Moreover, I think that they have been able to move on from "micro" short term manipulation to "Macro" medium term manipulation by using a combination of BP's Forties production, and Goldman's speculative GSCI investors as a base to keep the price artificially high.
How "sustainable" is this in the long term?
That ties in to the whole Peak Oil question, of course.
A good example was the 1985 Tin Crisis when the cartel of producer nations which kept the price artificially high eventually ran up against a tidal wave of new production which they could no longer afford to stockpile.
I don't see that happening in crude oil, frankly: sure there is lots of crude oil, but the low hanging fruit is long since gone, and I think that in terms of production levels, this is pretty much as good as it gets.
Demand destruction is another issue, and takes time to occur, but nowhere near as long as new production.
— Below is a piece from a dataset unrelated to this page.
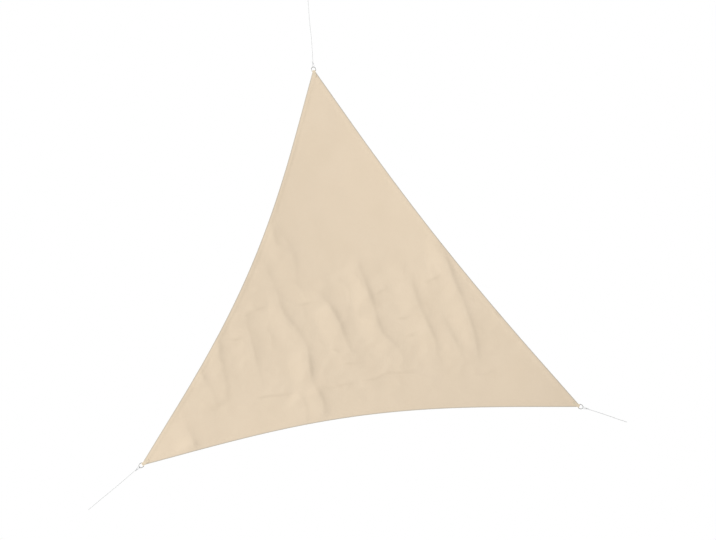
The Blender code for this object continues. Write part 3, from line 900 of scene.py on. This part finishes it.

If and when the market is in oversupply then the end of this manipulated "Bubble" will happen fast, as it did in the Tin Crisis, and quite likely take the Clearing Houses with it
I hope that all makes sense.
In terms of strategic interests of course the producers (Norway in particular, Russia and many Gulf producers) will be quite happy to see these high prices, and would see the billions made by intermediaries as a small price to pay.
The real losers are the consumers - first and foremost the US, and then China and Japan. The US and China have a common interest on sorting this out.
The US Congress and Senate are looking in the wrong place for culprits IMHO.
Irrespective of the value of position limits as a tool to limit manipulation (where I have my doubts) the embarrassing fact for NYMEX and the US is that the WTI contract is these days the tail, and the ICEFutures BFO contract the dog.
Note that I made no reference (for reasons I will not bore you with) to increasing demand from China etc.
This response was not, at the end of the day, about Peak Oil, and perhaps any comments in relation to that aspect might usefully be directed to another Diary?